History

On August Bank Holiday Monday, 1874, despite a “dull threatening sky”, many Stratfordians and visitors flooded down to the Avon to watch a Regatta, the first to be held in Stratford, and organised by Stratford Cricket Club. The programme was comprehensive: it included a cricket match on the field by the Tram Bridge, a military band, and refreshments marquees by the river. The regatta programme included two pairs events, a sculling event, and a canoe race; it was not an open regatta, and all the competitors seem to have been local oarsmen.

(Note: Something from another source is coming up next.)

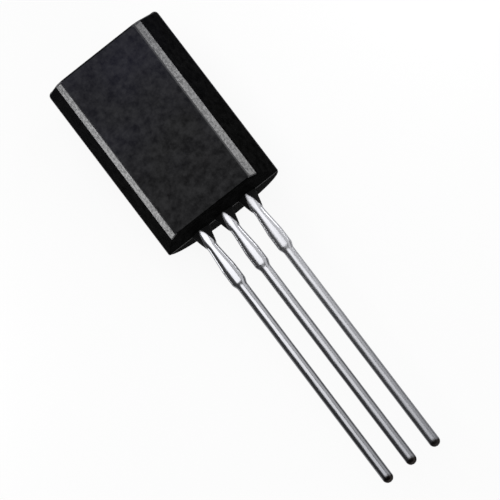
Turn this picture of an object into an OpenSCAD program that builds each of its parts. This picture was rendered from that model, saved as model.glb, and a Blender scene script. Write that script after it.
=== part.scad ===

The success of the regatta fired the enthusiasm of a number of young men, and a week later, on Monday the 10th of August, 1874, they met at the “Falcon” to establish Stratford-upon-Avon Boat Club.

The first committee was Edwin Lockyer Curry (the first captain), J. New (Hon. Secretary), Charles Loggin (Hon. Treasurer), G. Stephenson, George Martin Bird, W. A. Samman, F. A. Lane, J. Butcher and E. Pardoe. A deputation waited on Mr. Arthur Hodgson at Clopton and persuaded him to become the club’s first president, against the advice of the Vicar, the Rev. John Day Collis, who prognosticated gloomily, “Look here, friend, your club will only last three years. No club in Stratford lasts longer than that”.

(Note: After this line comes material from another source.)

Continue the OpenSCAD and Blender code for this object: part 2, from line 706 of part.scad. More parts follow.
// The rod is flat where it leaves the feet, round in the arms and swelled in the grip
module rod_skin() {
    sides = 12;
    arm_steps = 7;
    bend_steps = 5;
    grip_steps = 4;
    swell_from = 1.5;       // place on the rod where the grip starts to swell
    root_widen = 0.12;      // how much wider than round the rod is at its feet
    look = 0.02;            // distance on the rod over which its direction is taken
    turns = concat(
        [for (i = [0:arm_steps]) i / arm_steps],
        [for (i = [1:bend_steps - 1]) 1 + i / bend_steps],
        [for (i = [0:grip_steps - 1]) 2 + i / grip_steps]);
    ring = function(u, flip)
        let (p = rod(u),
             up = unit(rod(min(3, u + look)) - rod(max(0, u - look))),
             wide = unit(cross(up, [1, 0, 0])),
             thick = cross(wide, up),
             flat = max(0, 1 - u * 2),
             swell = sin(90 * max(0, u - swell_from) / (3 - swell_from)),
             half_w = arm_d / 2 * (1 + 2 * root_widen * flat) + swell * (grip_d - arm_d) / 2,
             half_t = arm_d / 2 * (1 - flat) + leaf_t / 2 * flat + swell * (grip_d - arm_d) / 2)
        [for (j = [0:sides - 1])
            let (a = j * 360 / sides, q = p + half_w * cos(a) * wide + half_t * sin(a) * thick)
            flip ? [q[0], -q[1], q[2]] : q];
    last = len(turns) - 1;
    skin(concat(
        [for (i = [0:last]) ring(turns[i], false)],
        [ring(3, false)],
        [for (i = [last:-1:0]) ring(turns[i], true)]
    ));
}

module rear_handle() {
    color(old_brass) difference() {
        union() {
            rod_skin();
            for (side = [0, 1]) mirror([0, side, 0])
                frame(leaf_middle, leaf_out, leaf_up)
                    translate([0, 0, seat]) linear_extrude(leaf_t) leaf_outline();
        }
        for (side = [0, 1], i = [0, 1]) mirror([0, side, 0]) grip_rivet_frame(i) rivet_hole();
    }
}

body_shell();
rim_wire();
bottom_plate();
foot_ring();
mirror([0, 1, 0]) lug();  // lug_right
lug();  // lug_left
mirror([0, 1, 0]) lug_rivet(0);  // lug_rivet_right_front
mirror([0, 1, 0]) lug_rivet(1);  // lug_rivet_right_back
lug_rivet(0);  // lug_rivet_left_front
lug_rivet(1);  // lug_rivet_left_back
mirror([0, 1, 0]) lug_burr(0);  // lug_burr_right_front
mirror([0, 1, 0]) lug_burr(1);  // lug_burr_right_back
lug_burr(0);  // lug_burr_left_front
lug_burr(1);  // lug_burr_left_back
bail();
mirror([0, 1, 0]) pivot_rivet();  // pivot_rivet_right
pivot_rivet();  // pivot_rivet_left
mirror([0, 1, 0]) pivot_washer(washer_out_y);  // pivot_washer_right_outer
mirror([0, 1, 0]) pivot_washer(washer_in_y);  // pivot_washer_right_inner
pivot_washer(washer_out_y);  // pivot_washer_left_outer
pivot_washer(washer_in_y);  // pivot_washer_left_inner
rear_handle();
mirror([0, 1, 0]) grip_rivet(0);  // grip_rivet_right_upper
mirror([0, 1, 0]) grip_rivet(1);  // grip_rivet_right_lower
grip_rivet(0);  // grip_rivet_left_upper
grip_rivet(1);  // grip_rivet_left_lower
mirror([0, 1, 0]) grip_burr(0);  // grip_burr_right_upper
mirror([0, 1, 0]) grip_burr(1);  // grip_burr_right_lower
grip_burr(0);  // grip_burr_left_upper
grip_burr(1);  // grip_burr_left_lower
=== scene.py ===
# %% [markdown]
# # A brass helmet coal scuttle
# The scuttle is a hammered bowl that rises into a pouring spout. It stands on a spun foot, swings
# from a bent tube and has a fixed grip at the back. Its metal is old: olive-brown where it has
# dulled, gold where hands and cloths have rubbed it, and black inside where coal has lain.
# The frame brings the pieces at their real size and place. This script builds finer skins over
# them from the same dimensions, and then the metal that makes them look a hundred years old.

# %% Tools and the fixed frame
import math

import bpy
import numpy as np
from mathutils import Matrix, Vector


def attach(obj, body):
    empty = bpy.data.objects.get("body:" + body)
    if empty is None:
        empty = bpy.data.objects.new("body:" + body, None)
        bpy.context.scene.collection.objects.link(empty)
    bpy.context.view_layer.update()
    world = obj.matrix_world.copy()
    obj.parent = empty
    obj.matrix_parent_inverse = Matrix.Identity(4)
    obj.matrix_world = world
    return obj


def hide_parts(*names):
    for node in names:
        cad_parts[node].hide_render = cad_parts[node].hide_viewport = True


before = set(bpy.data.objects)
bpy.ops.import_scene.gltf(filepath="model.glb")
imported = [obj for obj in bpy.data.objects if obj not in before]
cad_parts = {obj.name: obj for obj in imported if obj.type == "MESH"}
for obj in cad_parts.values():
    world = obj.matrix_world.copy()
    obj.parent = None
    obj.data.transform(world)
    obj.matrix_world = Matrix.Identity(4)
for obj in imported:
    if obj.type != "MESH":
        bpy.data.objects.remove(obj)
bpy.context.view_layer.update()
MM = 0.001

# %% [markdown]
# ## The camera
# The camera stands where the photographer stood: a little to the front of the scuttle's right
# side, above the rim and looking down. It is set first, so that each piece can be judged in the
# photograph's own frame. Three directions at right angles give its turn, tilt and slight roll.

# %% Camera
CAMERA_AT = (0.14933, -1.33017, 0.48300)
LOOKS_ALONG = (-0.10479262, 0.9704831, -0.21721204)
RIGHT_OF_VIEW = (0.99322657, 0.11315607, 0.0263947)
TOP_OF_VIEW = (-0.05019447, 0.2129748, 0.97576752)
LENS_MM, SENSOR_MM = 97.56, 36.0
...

The Club’s own regatta, held each August Bank Holiday Monday, quickly settled into a pattern: this was the era of the bicycling craze, and for a number of years the Stratford Bicycle Club co-operated with the Boat Club in arranging cycling and athletics events, though there was sometimes trouble with professionals who tried to enter amateur events. There were also events such a pony races, tub races and greasy pole competitions. The early regattas were closed events, but the first open event – won by an Evesham R.C. four – was introduced in 1980, and other open events for fours, pairs and scull followed.

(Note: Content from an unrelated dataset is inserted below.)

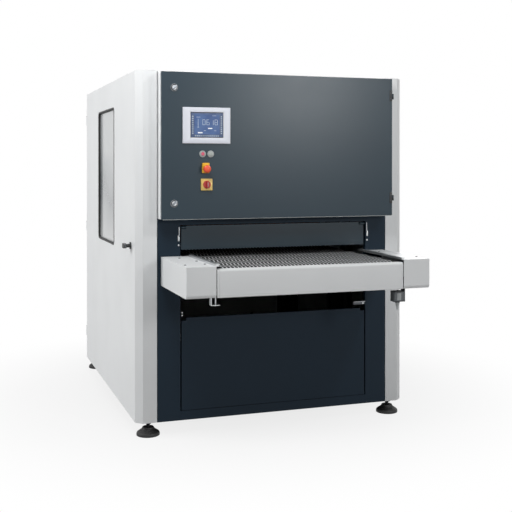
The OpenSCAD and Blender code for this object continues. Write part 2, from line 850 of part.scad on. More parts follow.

A professional waterman, Rowall of Newcastle-on-Tyne, was engaged to coach the Club’s crews in 1879, at a salary of £2 per week, and the following year another Tynesider, Stephen Renforth, was engaged as a professional coach. The 1880 regatta was the only one to offer a professional scullers’ event, put in, one suspects, as a soft option for Renforth to add to his wages – though no other professionals entered, and the event was not sculled.

The 1880s saw the first great period of Stratford rowing. A Senior Four had been boated in 1879, and a Junior Four won at Tewkesbury that year. Another Junior Four won at Stratford in 1881, and by 1882 the Club had a number of experienced oarsmen and a Senior Four was formed – A. Callaway, W. S. Davies, H. White, and Tim Coles – which won at Twekesbury and Stratford. In 1883, Tom Birch came into the crew at bow, and J. B. Stack deputised at 2 when needed, the crew winning at Stratford, Worcester and Bewdley.